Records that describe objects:
==========

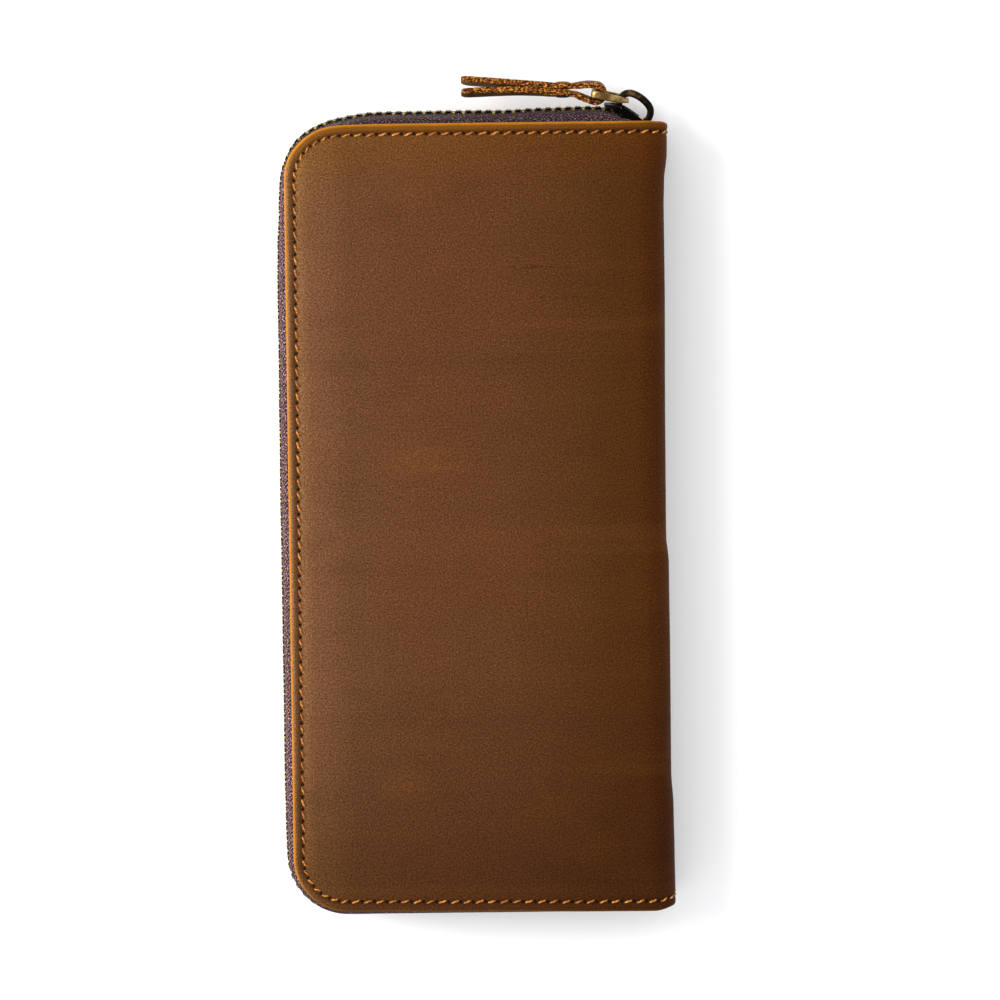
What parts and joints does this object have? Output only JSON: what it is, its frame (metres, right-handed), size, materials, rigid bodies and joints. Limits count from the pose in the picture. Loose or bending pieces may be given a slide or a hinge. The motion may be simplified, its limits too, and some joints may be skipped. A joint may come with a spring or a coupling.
{
  "type": "zip-around wallet",
  "caption": "Long zip-around wallet in oiled leather with card pockets, a zipped coin pocket and a leather strap pull.",
  "frame": {"origin": "middle of the back cover's outer face, on which the closed wallet lies", "axes": "+X from the zip side to the spine, +Y along the spine towards the end with the slider, +Z from the back cover to the front cover"},
  "size_m": [0.0986, 0.2121, 0.025],
  "materials": {
    "outer_leather": "oiled pull-up leather, dark brown with lighter worn edges",
    "pocket_leather": "thin smooth leather",
    "strap_leather": "raw-edged reddish brown leather",
    "lining": "fine twill",
    "board": "pressed board",
    "thread": "waxed orange-brown thread",
    "zip_tape": "herringbone tape, dark plum grey",
    "zip_teeth": "antique brass",
    "slider_metal": "dark antique brass",
    "link_metal": "brushed antique brass",
    "rivet_metal": "dull antique brass"
  },
  "bodies": {
    "back_cover": {"back_leather": "outer_leather", "back_board": "board", "back_lining": "lining", "back_thread": "thread", "back_zip_tape": "zip_tape", "back_zip_teeth": "zip_teeth", "back_zip_stops": "zip_teeth", "back_slip_pocket": "pocket_leather", "back_card_tier_1": "pocket_leather", "back_card_tier_2": "pocket_leather", "back_card_tier_3": "pocket_leather", "back_card_tier_4": "pocket_leather"},
    "spine": {"spine_leather": "outer_leather", "spine_lining": "lining", "spine_thread": "thread"},
    "front_cover": {"front_leather": "outer_leather", "front_board": "board", "front_lining": "lining", "front_thread": "thread", "front_zip_tape": "zip_tape", "front_zip_teeth": "zip_teeth", "front_zip_stops": "zip_teeth", "front_slip_pocket": "pocket_leather", "front_card_tier_1": "pocket_leather", "front_card_tier_2": "pocket_leather", "front_card_tier_3": "pocket_leather", "front_card_tier_4": "pocket_leather"},
    "coin_pocket": {"coin_wall_front": "pocket_leather", "coin_wall_back": "pocket_leather", "coin_frame": "pocket_leather", "coin_hinge_strip": "pocket_leather", "coin_zip_tape": "zip_tape", "coin_zip_teeth": "zip_teeth"},
    "coin_zip_slider": {"coin_slider": "slider_metal"},
    "coin_zip_pull": {"coin_pull": "link_metal"},
    "zip_slider": {"slider_body": "slider_metal", "slider_crown": "slider_metal"},
    "link": {"pull_link": "link_metal"},
    "strap": {"pull_strap": "strap_leather", "pull_rivet": "rivet_metal", "pull_rivet_cap": "rivet_metal"}
  },
  "joints": [
    {"name": "spine_fold", "type": "hinge", "parent": "back_cover", "child": "spine", "pos_m": [0.04671, 0, 0.00129], "axis": [0, 1, 0], "range_deg": [0, 90]},
    {"name": "cover_fold", "type": "hinge", "parent": "spine", "child": "front_cover", "pos_m": [0.04671, 0, 0.02371], "axis": [0, 1, 0], "range_deg": [0, 90]},
    {"name": "coin_pocket_fold", "type": "hinge", "parent": "spine", "child": "coin_pocket", "pos_m": [0.0452, 0, 0.0125], "axis": [0, 1, 0], "range_deg": [-54, 0]},
    {"name": "coin_zip_slide", "type": "slide", "parent": "coin_pocket", "child": "coin_zip_slider", "axis": [0, -1, 0], "range_m": [0, 0.144]},
    {"name": "coin_pull_swing", "type": "hinge", "parent": "coin_zip_slider", "child": "coin_zip_pull", "pos_m": [-0.027, 0.072, 0.01525], "axis": [-1, 0, 0], "range_deg": [0, 30]},
    {"name": "zip_slide", "type": "slide", "parent": "back_cover", "child": "zip_slider", "axis": [-1, 0, 0], "range_m": [0, 0.062]},
    {"name": "link_swing", "type": "hinge", "parent": "zip_slider", "child": "link", "pos_m": [0.0379, 0.1038, 0.0125], "axis": [0, 0, 1], "range_deg": [-95, 0]},
    {"name": "strap_swing", "type": "hinge", "parent": "link", "child": "strap", "pos_m": [0.02995, 0.10555, 0.0125], "axis": [0, 0, 1], "range_deg": [-75, 0]}
  ],
  "couplings": [
    {"joint": "cover_fold", "follows": "spine_fold", "ratio": 1},
    {"joint": "coin_pocket_fold", "follows": "spine_fold", "ratio": -0.6}
  ]
}
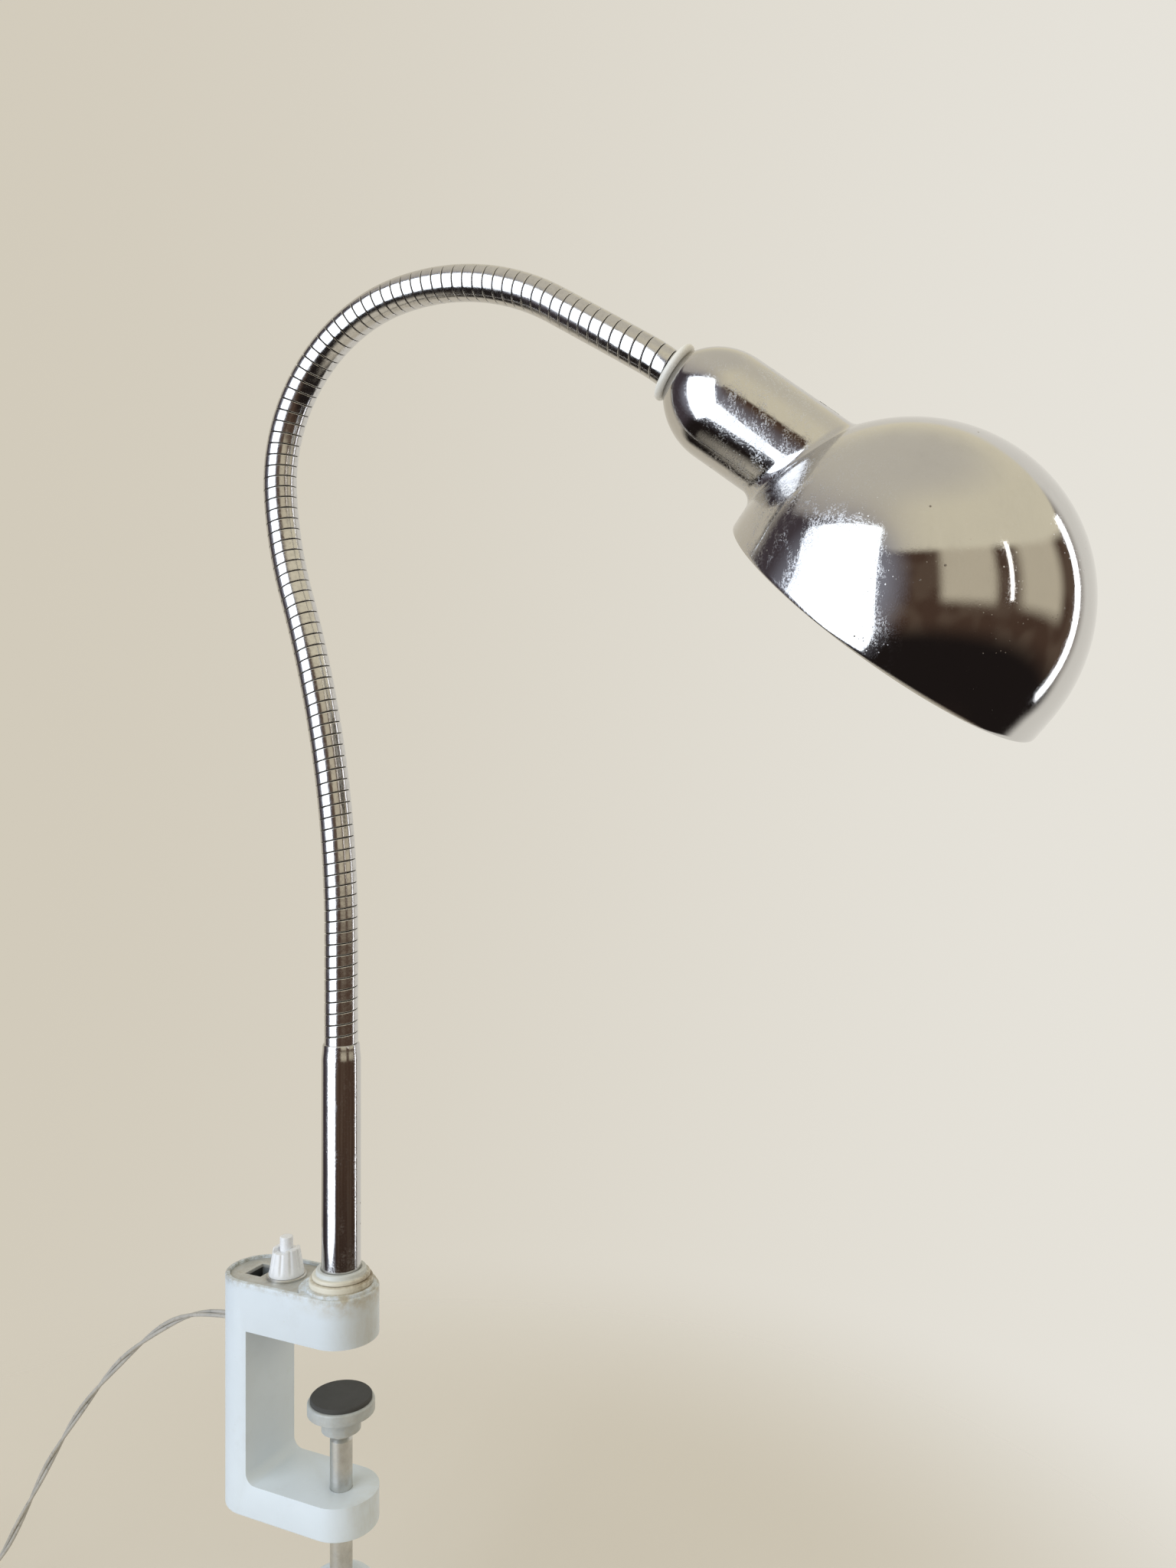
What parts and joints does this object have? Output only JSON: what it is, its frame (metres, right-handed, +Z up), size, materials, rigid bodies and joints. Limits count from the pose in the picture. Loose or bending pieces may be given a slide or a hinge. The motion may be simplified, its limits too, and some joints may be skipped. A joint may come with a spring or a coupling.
{
  "type": "clamp-on gooseneck desk lamp",
  "caption": "Clamp-on desk lamp: a chromed dome shade on a bendable ribbed neck and straight column, with a push switch and a twisted cord at the clamp.",
  "frame": {"origin": "on the seat of the upper jaw, the face that rests on the table top, at the column's axis", "axes": "+Z up along the column; +X out along the jaws, towards the shade; +Y to the lamp's left"},
  "size_m": [0.5466, 0.1838, 0.5251],
  "materials": {
    "clamp_plastic": "aged light grey moulding",
    "plate_metal": "grey lacquer, worn and dusty",
    "switch_plastic": "white moulding",
    "bakelite": "dark thermoset",
    "plated_steel": "zinc plated",
    "brass": "bare, slightly tarnished",
    "cream_plastic": "yellowed ivory moulding",
    "chrome": "bright chrome plating",
    "hose_chrome": "chrome plated wound strip",
    "white_ring": "white moulding",
    "pad_steel": "grey lacquer",
    "liner_felt": "dark soft liner",
    "cord_grey": "grey twisted pair",
    "plug_grey": "grey moulding",
    "glass": "opal envelope",
    "tie": "black band"
  },
  "bodies": {
    "clamp": {"clamp_body": "clamp_plastic", "top_plate": "plate_metal", "cord_grommet": "cream_plastic", "switch_body": "bakelite", "switch_terminals": "brass", "switch_washer": "plated_steel", "switch_nut": "switch_plastic", "button_spring": "plated_steel", "tube_bush": "cream_plastic", "cord_lead": "cord_grey", "cord_coil": "cord_grey", "coil_tie": "tie", "cord_tail": "cord_grey", "plug_body": "plug_grey", "plug_pins": "plated_steel"},
    "button": {"switch_button": "switch_plastic"},
    "pad": {"swivel_pad": "pad_steel", "pad_liner": "liner_felt"},
    "screw": {"clamp_screw": "plated_steel", "screw_knob": "clamp_plastic"},
    "column": {"column_tube": "chrome", "column_collar": "cream_plastic", "column_clip": "plated_steel", "neck_foot": "hose_chrome"},
    "link_1": {"neck_link_1": "hose_chrome"},
    "link_2": {"neck_link_2": "hose_chrome"},
    "link_3": {"neck_link_3": "hose_chrome"},
    "link_4": {"neck_link_4": "hose_chrome"},
    "head": {"neck_end": "hose_chrome", "neck_ring": "white_ring", "neck_nipple": "brass", "socket_cover": "chrome", "shade": "chrome", "holder_cap": "bakelite", "lampholder": "bakelite", "holder_ring": "bakelite", "lamp_shell": "brass", "lamp_contact": "brass", "lamp_cap": "brass", "lamp_glass": "glass"}
  },
  "joints": [
    {"name": "column_turn", "type": "hinge", "parent": "clamp", "child": "column", "pos_m": [0, 0, 0.05], "axis": [0, 0, 1], "range_deg": [-150, 150]},
    {"name": "neck_bend_1", "type": "hinge", "parent": "column", "child": "link_1", "pos_m": [-0.00001, 0, 0.1453], "axis": [-1, 0, -0.0076], "range_deg": [-20, 20]},
    {"name": "neck_bend_2", "type": "hinge", "parent": "link_1", "child": "link_2", "pos_m": [-0.00917, 0, 0.22664], "axis": [0, 1, 0], "range_deg": [-20, 20]},
    {"name": "neck_bend_3", "type": "hinge", "parent": "link_2", "child": "link_3", "pos_m": [-0.02754, 0, 0.30633], "axis": [0, 1, 0], "range_deg": [-20, 20]},
    {"name": "neck_bend_4", "type": "hinge", "parent": "link_3", "child": "link_4", "pos_m": [0.01816, 0, 0.36697], "axis": [0, 1, 0], "range_deg": [-20, 20]},
    {"name": "neck_bend_5", "type": "hinge", "parent": "link_4", "child": "head", "pos_m": [0.09534, 0, 0.34852], "axis": [0.5476, 0, 0.8368], "range_deg": [-20, 20]},
    {"name": "button_push", "type": "slide", "parent": "clamp", "child": "button", "axis": [0, 0, -1], "range_m": [0, 0.0025], "stiffness_N_per_m": 300, "springref_m": -0.003, "deforming": ["button_spring"]},
    {"name": "pad_rise", "type": "slide", "parent": "clamp", "child": "pad", "axis": [0, 0, 1], "range_m": [-0.0205, 0.0175]},
    {"name": "screw_turn", "type": "hinge", "parent": "pad", "child": "screw", "pos_m": [0, 0, -0.06], "axis": [0, 0, 1], "range_deg": [-2956, 2524]}
  ],
  "couplings": [
    {"joint": "screw_turn", "follows": "pad_rise", "rad_per_m": 2513.3}
  ]
}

==========

[Direction]:
Examine the entries and report how many of their lines contain the string "Loose", giving no more than the number.

[Solution]:
2